Relapse remains the major cause of failure after allogeneic transplantation for malignant disease.⁸ Although GVL mediated by donor T cells has been broadly accepted as a primary driver of antitumor activity for decades, the underlying mechanisms remain surprisingly poorly understood.⁹ GVL and GVHD are often thought of as 2 sides of the same coin: Proinflammatory T cell activity promotes GVL and prevents relapse, but overactivity of donor T cells causes deleterious inflammation leading to GVHD. Various attempts at manipulating HSCT grafts to promote GVL and reduce GVHD have been made but are not yet specific enough to separate these processes. For example, HSCT with in vivo or ex vivo T cell depletion (TCD) has been used successfully for improved GVHD prevention, but some studies of TCD have shown higher relapse rates, particularly for chronic myelogenous leukemia.¹⁰ These observations highlight the need for more sophisticated understanding of the precise molecular mechanisms and T cell functional subsets responsible for mediating GVL and GVHD. Integrating next-generation technologies for transcriptional, metabolomic, and pathway analysis improves characterization of the diverse immune subsets at a single-cell level beyond traditional immunophenotyping.

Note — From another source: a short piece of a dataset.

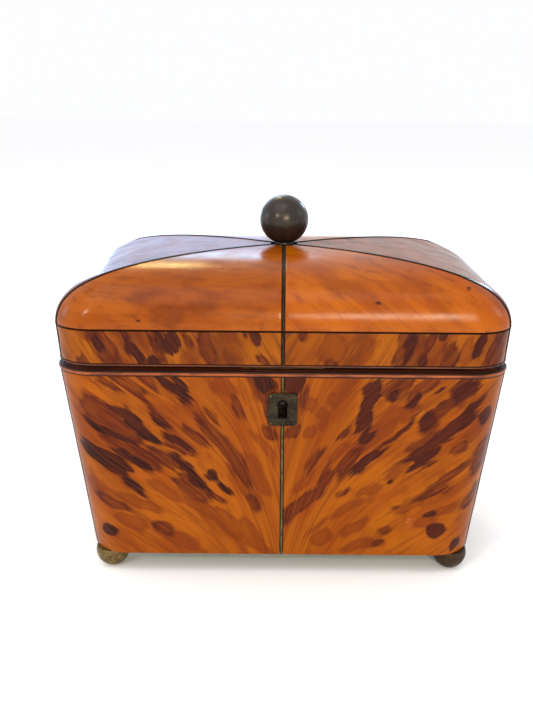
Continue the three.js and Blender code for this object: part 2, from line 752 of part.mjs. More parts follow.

Fine-tuning the balance of pro- and antiinflammatory factors to promote GVL while limiting GVHD is the “holy grail” of HSCT. Altogether, Vallet et al provide compelling evidence for a role of azithromycin in modulating T cell activity after HSCT to promote relapse and underscore how much remains undiscovered in understanding the complex interplay of therapies, cells, and metabolic pathways driving relapse and GVL.

Conflict-of-interest disclosure: R.J.S. is a consultant for Vor Biopharma, Neovii, CSL Behring, Bluesphere Bio, Cugene, and Jasper; on the Data Safety Monitoring Board of Juno Therapeutics/BMS/Celgene USA; and on the Board of Directors of NMPD Be the Match, USA. K.M. declares no competing financial interests.